America
Micro-credit not transforming lives of poor: Study
A study conducted in six
countries including India has revealed that while micro-credit -
providing small loans to under served entrepreneurs - has some benefits,
it is not a viable poverty alleviation tool.
The studies,
conducted independently in India, Bosnia and Herzegovina, Ethiopia,
Mexico, Mongolia and Morocco followed over 37,000 individuals in total.
The
studies, conducted by researchers affiliated with US-based non-profit
Innovations for Poverty Action (IPA) and The Abdul Latif Jameel Poverty
Action Lab (J-PAL) - a research centre at the Massachusetts Institute of
Technology (MIT) - found that small, short-term loans generally do not
lead to increased income, investments in children's schooling or
substantial gains in women's empowerment.
"The studies do not
find clear evidence of reductions in poverty or substantial improvements
in living standards.
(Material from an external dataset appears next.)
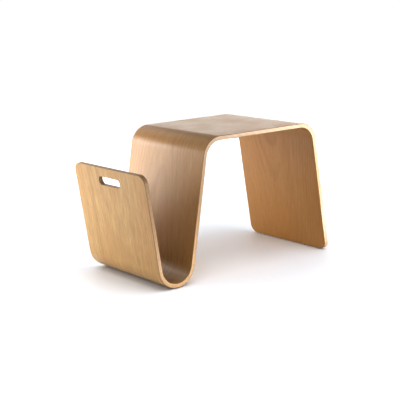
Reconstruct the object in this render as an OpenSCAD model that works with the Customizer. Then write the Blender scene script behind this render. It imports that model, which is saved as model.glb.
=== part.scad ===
// Side table with a magazine pocket, moulded in one piece from a stack of veneers.
// Each veneer of the board is a sub-part of its own, glued to its neighbours over its whole face.
// +X runs along the table, from the pocket to the end leg. +Y runs across it. +Z is up.
// The origin lies on the floor, under the middle of the table's length and width.

/* [Table] */
// Height of the table top above the floor
table_h = 406; // [380:1:450]
// Width of the board, across the table
board_w = 342; // [300:1:420]
// Length of the flat part of the table top
top_len = 310; // [240:1:420]
// Inside radius of all three bends
bend_r = 50; // [40:1:65]
// Radius of the rounded corners at both ends of the board
corner_r = 26; // [10:1:40]

/* [Legs and pocket] */
// Height of the front panel's top edge above the floor
panel_h = 328; // [280:1:350]
// Lean of the front panel from upright, away from the table
panel_lean = 8.5; // [5:0.5:12]
// Lean of the inner leg from upright, towards the table's middle
leg_lean = 10; // [5:0.5:15]
// Lean of the end leg from upright, away from the table's middle
end_lean = 9; // [5:0.5:15]

/* [Hand slot] */
// Length of the hand slot, over its round ends
slot_len = 102; // [80:1:140]
// Height of the hand slot
slot_h = 25; // [20:1:32]
// Distance from the front panel's top edge down to the middle of the slot
slot_drop = 39; // [32:1:60]

/* [Veneers] */
// Thickness of each of the two face veneers
face_t = 0.7; // [0.5:0.1:1]
// Thickness of each of the seven inner veneers
ply_t = 1.6; // [1.4:0.1:1.8]

/* [Floor pads] */
// Thickness of the pads
pad_t = 2; // [1.5:0.5:3]
// Diameter of the two pads under the pocket
pocket_pad_d = 16; // [10:1:20]
// Diameter of the two pads under the end leg
leg_pad_d = 10; // [6:1:11]
// Distance from the board's sides to the middle of each pad
pad_inset = 52; // [50:1:90]

/* [Hidden] */
$fn = 96;

FACE_COLOUR = "#d9b27c";
LONG_COLOUR = "#e6cda0";
CROSS_COLOUR = "#b98a55";
PAD_COLOUR = "#e9e6de";

// The board's layers, from the table's top face down to its underside: name, thickness, colour.
// The grain of the long plies runs along the board, like the faces', and that of the crossbands across it.
FACE = [face_t, FACE_COLOUR];
LONG = [ply_t, LONG_COLOUR];
CROSS = [ply_t, CROSS_COLOUR];
LAYERS = [
    ["top_face_veneer", FACE],
    ["crossband_1", CROSS],
    ["long_ply_1", LONG],
    ["crossband_2", CROSS],
    ["long_ply_2", LONG],
    ["crossband_3", CROSS],
    ["long_ply_3", LONG],
    ["crossband_4", CROSS],
    ["bottom_face_veneer", FACE],
];
SIDES = [["front", -1], ["back", 1]];

// Height of a layer's upper face above the board's underside, and so the board's thickness for layer 0
function height_of(i) = i == len(LAYERS) ? 0 : LAYERS[i][1][0] + height_of(i + 1);
board_t = height_of(0);

// Heights of the bends' centres
low_z = pad_t + board_t + bend_r;
high_z = table_h - board_t - bend_r;

// Lengths of the straight runs. The end leg's is the one on its outer face.
panel_len = (panel_h - low_z + bend_r * sin(panel_lean)) / cos(panel_lean);
leg_len = (high_z - low_z + (2 * bend_r + board_t) * sin(leg_lean)) / cos(leg_lean);
end_len = (high_z - pad_t + (bend_r + board_t) * sin(end_lean)) / cos(end_lean);

// How far the board reaches along the table, from one bend's centre to the next or to the board's end
panel_reach = (bend_r + board_t) * cos(panel_lean) + panel_len * sin(panel_lean);
leg_reach = (2 * bend_r + board_t) * cos(leg_lean) + leg_len * sin(leg_lean);
end_reach = (bend_r + board_t) * cos(end_lean) + end_len * sin(end_lean);
total_len = panel_reach + leg_reach + top_len + end_reach;

// Extra length on a shape that cuts another one
spare = 20;

// The largest angle between two neighbouring points on a bend
bend_step = 4;

// How far a rounded corner's circle reaches past the two edges it runs into, so that they cross cleanly
corner_cross = 0.01;

// The centres of the bends under the pocket, over the inner leg and over the end leg, as [X, Z]
pocket_bend = [panel_reach - total_len / 2, low_z];
left_bend = [pocket_bend.x + leg_reach, high_z];
right_bend = [left_bend.x + top_len, high_z];

// The point at a distance and angle from the origin of the X and Z plane
function polar(radius, angle) = radius * [cos(angle), sin(angle)];

// Points along a bend, with both ends
function arc(centre, radius, from, to) =
    let (steps = ceil(abs(to - from) / bend_step))
    [for (i = [0 : steps]) centre + polar(radius, from + (to - from) * i / steps)];

// Where the end leg's surface at a radius from its bend's centre meets the level it is cut off at
function foot_point(radius) =
    let (length = (high_z + radius * sin(end_lean) - pad_t) / cos(end_lean))
    right_bend + polar(radius, end_lean) + polar(length, end_lean - 90);

// The side view of the surface at a height over the board's underside, from the front panel's top edge
// through the pocket, the inner leg and the table to the end leg's foot
function surface_line(height) =
    let (pocket_r = bend_r + board_t - height, top_r = bend_r + height)
    concat(
        [pocket_bend + polar(pocket_r, 180 + panel_lean) + polar(panel_len, 90 + panel_lean)],
        arc(pocket_bend, pocket_r, 180 + panel_lean, 360 - leg_lean),
        arc(left_bend, top_r, 180 - leg_lean, 90),
        arc(right_bend, top_r, 90, end_lean),
        [foot_point(top_r)]
    );

function reversed(list) = [for (i = [len(list) - 1 : -1 : 0]) list[i]];

// A layer's side view between two surfaces
module profile(low, high) {
    polygon(concat(surface_line(low), reversed(surface_line(high))));
}

// Stands a plane of X and height on its edge, centred on the table's middle line
module upright() {
    rotate([90, 0, 0])
        linear_extrude(board_w, center = true)
            children();
}

// Stands a plane of Y and height on its edge and makes it a plate that reaches from one X to another
module plate(from, to) {
    translate([from, 0, 0])
        rotate([90, 0, 90])
            linear_extrude(to - from)
                children();
}

// What is cut away to round both corners of a board's end. In its plane the end lies on the X axis, and the
// board above it.
module end_waste() {
    inset = corner_r - corner_cross;
    for (side = [0, 1])
        mirror([side, 0])
            difference() {
                translate([board_w / 2 - inset, -spare])
                    square([inset + spare, inset + spare]);
                translate([board_w / 2 - inset, inset])
                    circle(corner_r);
            }
}

// The hand slot's outline, about its middle
module slot_outline() {
    square([slot_len - slot_h, slot_h], center = true);
    for (side = [-1, 1])
        translate([side * (slot_len - slot_h) / 2, 0])
            circle(d = slot_h);
}

// What is cut from the front panel, square to its face: its two upper corners and the hand slot
module panel_waste() {
    translate([pocket_bend.x, 0, pocket_bend.y])
        rotate([0, -panel_lean, 0])
            plate(-bend_r - board_t - spare, -bend_r + spare) {
                translate([0, panel_len])
                    mirror([0, 1])
                        end_waste();
                translate([0, panel_len - slot_drop])
                    slot_outline();
            }
}

// What is cut from the end leg, along the table: its two lower corners
module foot_waste() {
    plate(right_bend.x, total_len)
        translate([0, pad_t])
            end_waste();
}

// One layer of the board
module layer(low, high) {
    difference() {
        upright()
            profile(low, high);
        panel_waste();
        foot_waste();
    }
}

// A pad under the pocket, with its upper face hollowed to fit the bend
module pocket_pad(side) {
    color(PAD_COLOUR)
        translate([pocket_bend.x, side * (board_w / 2 - pad_inset), 0])
            difference() {
                cylinder(d = pocket_pad_d, h = 2 * pad_t);
                translate([0, 0, low_z])
                    rotate([90, 0, 0])
                        cylinder(r = bend_r + board_t, h = 2 * pocket_pad_d, center = true, $fn = 360);
            }
}

// A pad under the middle of the end leg's level foot
module leg_pad(side) {
    foot_x = total_len / 2 - board_t / cos(end_lean) / 2;
    color(PAD_COLOUR)
        translate([foot_x, side * (board_w / 2 - pad_inset), 0])
            cylinder(d = leg_pad_d, h = pad_t);
}

for (i = [0 : len(LAYERS) - 1])
    color(LAYERS[i][1][1])
            layer(height_of(i + 1), height_of(i));

for (side = SIDES) {
    pocket_pad(side[1]);
    leg_pad(side[1]);
}
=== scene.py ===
import math

import bpy
from mathutils import Matrix, Vector


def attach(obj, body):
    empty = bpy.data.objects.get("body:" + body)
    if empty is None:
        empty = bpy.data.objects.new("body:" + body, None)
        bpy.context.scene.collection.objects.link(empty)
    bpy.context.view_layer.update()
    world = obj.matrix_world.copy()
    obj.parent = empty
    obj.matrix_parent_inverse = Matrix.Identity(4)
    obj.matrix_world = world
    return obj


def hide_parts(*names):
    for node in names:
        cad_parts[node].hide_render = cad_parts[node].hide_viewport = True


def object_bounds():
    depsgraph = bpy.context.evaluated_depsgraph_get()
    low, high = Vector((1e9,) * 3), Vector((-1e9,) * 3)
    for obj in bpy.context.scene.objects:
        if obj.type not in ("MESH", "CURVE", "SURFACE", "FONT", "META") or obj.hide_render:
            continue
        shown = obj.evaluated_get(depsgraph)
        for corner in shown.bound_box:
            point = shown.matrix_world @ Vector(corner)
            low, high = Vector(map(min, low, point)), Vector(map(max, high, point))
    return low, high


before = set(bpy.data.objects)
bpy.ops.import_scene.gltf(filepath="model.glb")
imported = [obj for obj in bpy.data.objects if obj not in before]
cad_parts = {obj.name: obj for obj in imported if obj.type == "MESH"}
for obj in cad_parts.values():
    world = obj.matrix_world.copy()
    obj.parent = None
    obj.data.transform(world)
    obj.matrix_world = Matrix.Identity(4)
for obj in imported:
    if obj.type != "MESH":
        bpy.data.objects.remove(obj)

# A side table with a magazine pocket, moulded in one piece from nine veneers, on four floor pads.
# Lengths are in metres and angles in degrees. +X runs along the table from the pocket to the end leg.
# A point of the board is given by its run, the distance along the board from the front panel's top edge,
# its Y across the table, and its height over the board's underside.

CAD_BOX = [list(corner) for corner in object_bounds()]

# ---------------------------------------------------------------- driving dimensions

MM = 0.001
TABLE_H = 406 * MM
BOARD_W = 342 * MM
TOP_LEN = 310 * MM
BEND_R = 50 * MM
CORNER_R = 26 * MM
PANEL_H = 328 * MM
PANEL_LEAN = 8.5
LEG_LEAN = 10
END_LEAN = 9
SLOT_LEN = 102 * MM
SLOT_H = 25 * MM
SLOT_DROP = 39 * MM
FACE_T = 0.7 * MM
PLY_T = 1.6 * MM
PAD_T = 2 * MM
POCKET_PAD_D = 16 * MM
LEG_PAD_D = 10 * MM
PAD_INSET = 52 * MM

# Radius of the board's sanded edges, and of its slot's
EDGE_R = 1.3 * MM
SLOT_EDGE_R = 0.9 * MM
# Angles round a sanded edge, from the face inwards, at which it has a ring of vertices
EDGE_ANGLES = [18 * i for i in range(1, 6)]
# How far the softer crossbands are sanded back from the board's outline
CROSSBAND_SET_BACK = 0.05 * MM

# The layers from the underside up: CAD node, thickness, material slot
LAYERS = [
    ("bottom_face_veneer", FACE_T, "face_veneer"),
    ("crossband_4", PLY_T, "crossband"),
    ("long_ply_3", PLY_T, "long_ply"),
    ("crossband_3", PLY_T, "crossband"),
    ("long_ply_2", PLY_T, "long_ply"),
    ("crossband_2", PLY_T, "crossband"),
    ("long_ply_1", PLY_T, "long_ply"),
    ("crossband_1", PLY_T, "crossband"),
    ("top_face_veneer", FACE_T, "face_veneer"),
]
BOARD_T = sum(layer[1] for layer in LAYERS)

# ---------------------------------------------------------------- the board's side view


def cos(degrees):
    return math.cos(math.radians(degrees))


def sin(degrees):
    return math.sin(math.radians(degrees))


def polar(radius, degrees):
    return Vector((radius * cos(degrees), radius * sin(degrees)))


LOW_Z = PAD_T + BOARD_T + BEND_R
HIGH_Z = TABLE_H - BOARD_T - BEND_R
PANEL_LEN = (PANEL_H - LOW_Z + BEND_R * sin(PANEL_LEAN)) / cos(PANEL_LEAN)
LEG_LEN = (HIGH_Z - LOW_Z + (2 * BEND_R + BOARD_T) * sin(LEG_LEAN)) / cos(LEG_LEAN)
LEG_REACH = (2 * BEND_R + BOARD_T) * cos(LEG_LEAN) + LEG_LEN * sin(LEG_LEAN)

# The bends' centres as (X, Z). The outermost corner of the panel's top edge has the CAD box's lowest X.
PANEL_REACH = (BEND_R + BOARD_T) * cos(PANEL_LEAN) + PANEL_LEN * sin(PANEL_LEAN)
POCKET_BEND = Vector((CAD_BOX[0][0] + PANEL_REACH, LOW_Z))
LEFT_BEND = Vector((POCKET_BEND.x + LEG_REACH, HIGH_Z))
RIGHT_BEND = Vector((LEFT_BEND.x + TOP_LEN, HIGH_Z))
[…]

Nor is there robust evidence of improvements in
social indicators," the introductory paper to the studies read.
Across
all six studies, researchers conducted randomised evaluations in which
one group of potential borrowers received access to micro-credit, while
the other group received no such offer.
By comparing outcomes
between these two randomly chosen groups, researchers were able to
identify the effect of expanded access to micro-credit on business
activity, financial behaviour and household welfare.
The results
showed modest, but not transformative, improvement in the lives and
financial well being of individuals one to four years after they
accessed micro-loans.
All studies found some evidence of expanded
business activity but these investments did not often result in
significant increases in profits.
"These loans do help but the
changes are not transformative, certainly not transformative enough to
justify charitable donations to the standard micro-credit model," said
economist Esther Duflo, co-founder and co-director of J-PAL.
Duflo
suggests that researchers and non-profits should focus their attention
on other approaches for financial inclusion for the poor.
"We
must think beyond the standard micro-credit model," said economist Dean
Karlan of Yale University and founder of Innovations for Poverty Action.
The studies were released in a paper that appeared in the American Economic Journal: Applied Economics.